## begin Dataset extract
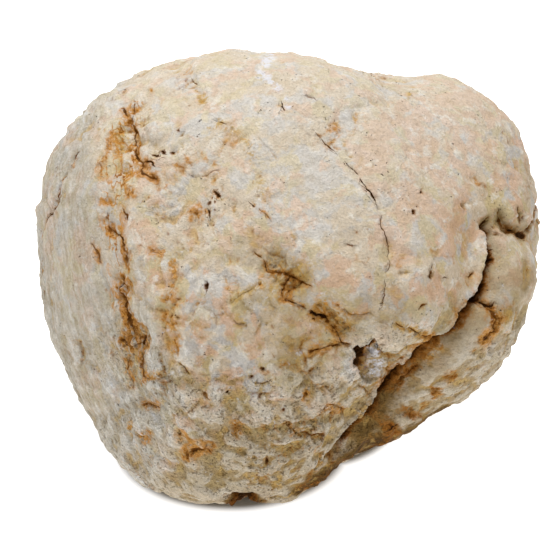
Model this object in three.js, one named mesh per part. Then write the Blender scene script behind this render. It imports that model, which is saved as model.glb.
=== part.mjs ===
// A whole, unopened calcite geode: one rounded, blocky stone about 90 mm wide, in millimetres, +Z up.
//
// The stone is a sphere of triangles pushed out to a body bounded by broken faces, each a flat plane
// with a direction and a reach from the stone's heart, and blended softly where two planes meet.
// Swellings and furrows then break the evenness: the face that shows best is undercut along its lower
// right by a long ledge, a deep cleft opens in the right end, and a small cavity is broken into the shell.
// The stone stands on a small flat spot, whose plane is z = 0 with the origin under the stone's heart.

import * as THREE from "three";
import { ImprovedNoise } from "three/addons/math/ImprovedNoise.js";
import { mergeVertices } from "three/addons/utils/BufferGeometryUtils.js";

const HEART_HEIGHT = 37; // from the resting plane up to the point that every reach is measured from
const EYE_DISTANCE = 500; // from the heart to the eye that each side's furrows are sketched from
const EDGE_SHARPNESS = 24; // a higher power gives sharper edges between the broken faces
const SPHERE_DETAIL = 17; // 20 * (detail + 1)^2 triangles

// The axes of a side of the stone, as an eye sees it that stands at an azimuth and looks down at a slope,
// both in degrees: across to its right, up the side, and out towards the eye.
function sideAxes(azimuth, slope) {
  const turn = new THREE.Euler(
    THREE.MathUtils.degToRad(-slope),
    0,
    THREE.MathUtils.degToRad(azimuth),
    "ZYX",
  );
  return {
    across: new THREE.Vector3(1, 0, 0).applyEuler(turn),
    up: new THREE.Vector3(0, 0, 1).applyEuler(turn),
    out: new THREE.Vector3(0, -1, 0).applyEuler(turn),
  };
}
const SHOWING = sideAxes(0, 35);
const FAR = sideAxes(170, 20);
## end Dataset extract
▸ What is required
Copy out the whole listing, exactly as written.

▸ Complete answer
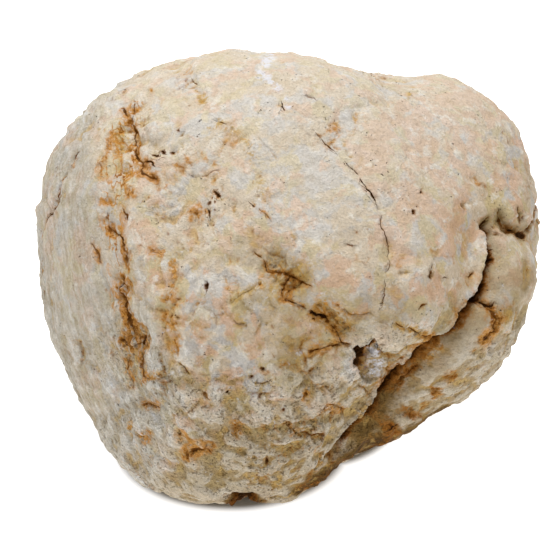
Model this object in three.js, one named mesh per part. Then write the Blender scene script behind this render. It imports that model, which is saved as model.glb.
=== part.mjs ===
// A whole, unopened calcite geode: one rounded, blocky stone about 90 mm wide, in millimetres, +Z up.
//
// The stone is a sphere of triangles pushed out to a body bounded by broken faces, each a flat plane
// with a direction and a reach from the stone's heart, and blended softly where two planes meet.
// Swellings and furrows then break the evenness: the face that shows best is undercut along its lower
// right by a long ledge, a deep cleft opens in the right end, and a small cavity is broken into the shell.
// The stone stands on a small flat spot, whose plane is z = 0 with the origin under the stone's heart.

import * as THREE from "three";
import { ImprovedNoise } from "three/addons/math/ImprovedNoise.js";
import { mergeVertices } from "three/addons/utils/BufferGeometryUtils.js";

const HEART_HEIGHT = 37; // from the resting plane up to the point that every reach is measured from
const EYE_DISTANCE = 500; // from the heart to the eye that each side's furrows are sketched from
const EDGE_SHARPNESS = 24; // a higher power gives sharper edges between the broken faces
const SPHERE_DETAIL = 17; // 20 * (detail + 1)^2 triangles

// The axes of a side of the stone, as an eye sees it that stands at an azimuth and looks down at a slope,
// both in degrees: across to its right, up the side, and out towards the eye.
function sideAxes(azimuth, slope) {
  const turn = new THREE.Euler(
    THREE.MathUtils.degToRad(-slope),
    0,
    THREE.MathUtils.degToRad(azimuth),
    "ZYX",
  );
  return {
    across: new THREE.Vector3(1, 0, 0).applyEuler(turn),
    up: new THREE.Vector3(0, 0, 1).applyEuler(turn),
    out: new THREE.Vector3(0, -1, 0).applyEuler(turn),
  };
}
const SHOWING = sideAxes(0, 35);
const FAR = sideAxes(170, 20);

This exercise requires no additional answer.